> _Data extract_
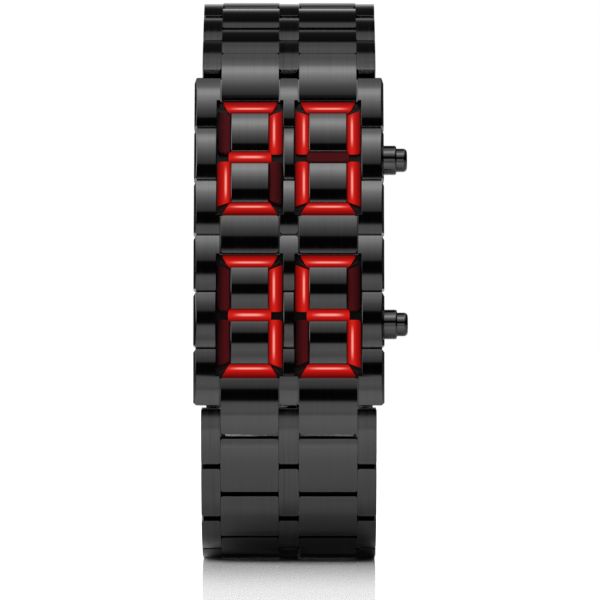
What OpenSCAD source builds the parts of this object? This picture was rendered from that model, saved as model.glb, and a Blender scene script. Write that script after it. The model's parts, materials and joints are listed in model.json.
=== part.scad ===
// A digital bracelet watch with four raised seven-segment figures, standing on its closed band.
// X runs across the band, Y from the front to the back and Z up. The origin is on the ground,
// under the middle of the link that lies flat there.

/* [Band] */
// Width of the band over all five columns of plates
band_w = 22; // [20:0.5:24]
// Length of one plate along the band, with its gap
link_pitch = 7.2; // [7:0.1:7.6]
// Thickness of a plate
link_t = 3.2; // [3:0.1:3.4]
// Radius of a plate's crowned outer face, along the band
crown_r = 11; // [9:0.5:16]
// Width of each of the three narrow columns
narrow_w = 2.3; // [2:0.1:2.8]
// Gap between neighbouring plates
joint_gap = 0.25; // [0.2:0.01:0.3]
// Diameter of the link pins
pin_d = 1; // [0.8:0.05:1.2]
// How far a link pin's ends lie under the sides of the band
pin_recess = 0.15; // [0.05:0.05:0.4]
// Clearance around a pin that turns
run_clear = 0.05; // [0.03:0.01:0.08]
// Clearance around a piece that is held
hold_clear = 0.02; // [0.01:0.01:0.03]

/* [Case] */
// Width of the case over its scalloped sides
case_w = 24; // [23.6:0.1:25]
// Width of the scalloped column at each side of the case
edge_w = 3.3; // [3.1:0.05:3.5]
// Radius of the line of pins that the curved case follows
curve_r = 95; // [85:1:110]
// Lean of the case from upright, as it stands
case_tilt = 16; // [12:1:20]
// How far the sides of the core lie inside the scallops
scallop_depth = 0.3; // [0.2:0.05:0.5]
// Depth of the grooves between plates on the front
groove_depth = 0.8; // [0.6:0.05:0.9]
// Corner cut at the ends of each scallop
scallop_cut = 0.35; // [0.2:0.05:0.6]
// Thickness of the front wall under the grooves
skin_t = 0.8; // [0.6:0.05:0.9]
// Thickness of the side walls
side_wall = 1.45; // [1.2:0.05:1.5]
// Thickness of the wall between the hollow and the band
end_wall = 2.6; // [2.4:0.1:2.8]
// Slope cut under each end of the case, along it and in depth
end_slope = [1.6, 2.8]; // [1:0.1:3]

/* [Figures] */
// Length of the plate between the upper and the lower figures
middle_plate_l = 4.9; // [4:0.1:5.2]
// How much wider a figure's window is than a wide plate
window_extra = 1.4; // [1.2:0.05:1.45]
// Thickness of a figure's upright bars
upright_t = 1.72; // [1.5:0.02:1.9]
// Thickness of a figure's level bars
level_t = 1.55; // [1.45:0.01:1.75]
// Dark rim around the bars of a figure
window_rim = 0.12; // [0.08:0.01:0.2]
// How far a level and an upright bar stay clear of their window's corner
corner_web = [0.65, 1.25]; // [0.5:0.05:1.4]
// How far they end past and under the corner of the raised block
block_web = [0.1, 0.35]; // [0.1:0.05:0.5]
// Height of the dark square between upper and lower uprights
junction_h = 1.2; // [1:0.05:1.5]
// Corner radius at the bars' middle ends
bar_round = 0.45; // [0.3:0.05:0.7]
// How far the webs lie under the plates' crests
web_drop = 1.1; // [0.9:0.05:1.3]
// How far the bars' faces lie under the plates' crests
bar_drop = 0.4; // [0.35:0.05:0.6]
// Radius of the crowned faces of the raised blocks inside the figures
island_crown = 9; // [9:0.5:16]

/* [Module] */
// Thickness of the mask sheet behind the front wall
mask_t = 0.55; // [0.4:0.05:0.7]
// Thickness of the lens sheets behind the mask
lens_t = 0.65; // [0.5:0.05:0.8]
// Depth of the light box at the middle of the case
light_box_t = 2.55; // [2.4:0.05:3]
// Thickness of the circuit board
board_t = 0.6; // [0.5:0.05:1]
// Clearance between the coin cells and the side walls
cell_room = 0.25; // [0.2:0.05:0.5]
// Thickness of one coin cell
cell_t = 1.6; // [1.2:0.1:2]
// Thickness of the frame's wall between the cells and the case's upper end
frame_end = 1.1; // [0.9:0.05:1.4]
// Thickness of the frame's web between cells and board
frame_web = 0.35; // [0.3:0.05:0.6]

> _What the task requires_
Please output the complete data exactly.

> _Correct result_
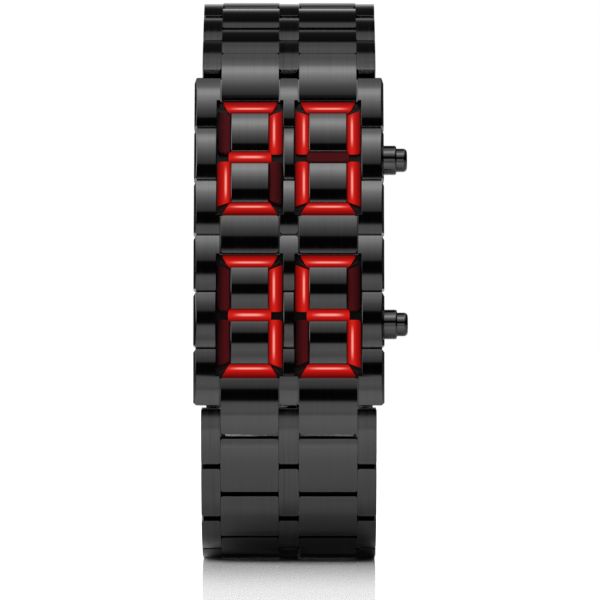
What OpenSCAD source builds the parts of this object? This picture was rendered from that model, saved as model.glb, and a Blender scene script. Write that script after it. The model's parts, materials and joints are listed in model.json.
=== part.scad ===
// A digital bracelet watch with four raised seven-segment figures, standing on its closed band.
// X runs across the band, Y from the front to the back and Z up. The origin is on the ground,
// under the middle of the link that lies flat there.

/* [Band] */
// Width of the band over all five columns of plates
band_w = 22; // [20:0.5:24]
// Length of one plate along the band, with its gap
link_pitch = 7.2; // [7:0.1:7.6]
// Thickness of a plate
link_t = 3.2; // [3:0.1:3.4]
// Radius of a plate's crowned outer face, along the band
crown_r = 11; // [9:0.5:16]
// Width of each of the three narrow columns
narrow_w = 2.3; // [2:0.1:2.8]
// Gap between neighbouring plates
joint_gap = 0.25; // [0.2:0.01:0.3]
// Diameter of the link pins
pin_d = 1; // [0.8:0.05:1.2]
// How far a link pin's ends lie under the sides of the band
pin_recess = 0.15; // [0.05:0.05:0.4]
// Clearance around a pin that turns
run_clear = 0.05; // [0.03:0.01:0.08]
// Clearance around a piece that is held
hold_clear = 0.02; // [0.01:0.01:0.03]

/* [Case] */
// Width of the case over its scalloped sides
case_w = 24; // [23.6:0.1:25]
// Width of the scalloped column at each side of the case
edge_w = 3.3; // [3.1:0.05:3.5]
// Radius of the line of pins that the curved case follows
curve_r = 95; // [85:1:110]
// Lean of the case from upright, as it stands
case_tilt = 16; // [12:1:20]
// How far the sides of the core lie inside the scallops
scallop_depth = 0.3; // [0.2:0.05:0.5]
// Depth of the grooves between plates on the front
groove_depth = 0.8; // [0.6:0.05:0.9]
// Corner cut at the ends of each scallop
scallop_cut = 0.35; // [0.2:0.05:0.6]
// Thickness of the front wall under the grooves
skin_t = 0.8; // [0.6:0.05:0.9]
// Thickness of the side walls
side_wall = 1.45; // [1.2:0.05:1.5]
// Thickness of the wall between the hollow and the band
end_wall = 2.6; // [2.4:0.1:2.8]
// Slope cut under each end of the case, along it and in depth
end_slope = [1.6, 2.8]; // [1:0.1:3]

/* [Figures] */
// Length of the plate between the upper and the lower figures
middle_plate_l = 4.9; // [4:0.1:5.2]
// How much wider a figure's window is than a wide plate
window_extra = 1.4; // [1.2:0.05:1.45]
// Thickness of a figure's upright bars
upright_t = 1.72; // [1.5:0.02:1.9]
// Thickness of a figure's level bars
level_t = 1.55; // [1.45:0.01:1.75]
// Dark rim around the bars of a figure
window_rim = 0.12; // [0.08:0.01:0.2]
// How far a level and an upright bar stay clear of their window's corner
corner_web = [0.65, 1.25]; // [0.5:0.05:1.4]
// How far they end past and under the corner of the raised block
block_web = [0.1, 0.35]; // [0.1:0.05:0.5]
// Height of the dark square between upper and lower uprights
junction_h = 1.2; // [1:0.05:1.5]
// Corner radius at the bars' middle ends
bar_round = 0.45; // [0.3:0.05:0.7]
// How far the webs lie under the plates' crests
web_drop = 1.1; // [0.9:0.05:1.3]
// How far the bars' faces lie under the plates' crests
bar_drop = 0.4; // [0.35:0.05:0.6]
// Radius of the crowned faces of the raised blocks inside the figures
island_crown = 9; // [9:0.5:16]

/* [Module] */
// Thickness of the mask sheet behind the front wall
mask_t = 0.55; // [0.4:0.05:0.7]
// Thickness of the lens sheets behind the mask
lens_t = 0.65; // [0.5:0.05:0.8]
// Depth of the light box at the middle of the case
light_box_t = 2.55; // [2.4:0.05:3]
// Thickness of the circuit board
board_t = 0.6; // [0.5:0.05:1]
// Clearance between the coin cells and the side walls
cell_room = 0.25; // [0.2:0.05:0.5]
// Thickness of one coin cell
cell_t = 1.6; // [1.2:0.1:2]
// Thickness of the frame's wall between the cells and the case's upper end
frame_end = 1.1; // [0.9:0.05:1.4]
// Thickness of the frame's web between cells and board
frame_web = 0.35; // [0.3:0.05:0.6]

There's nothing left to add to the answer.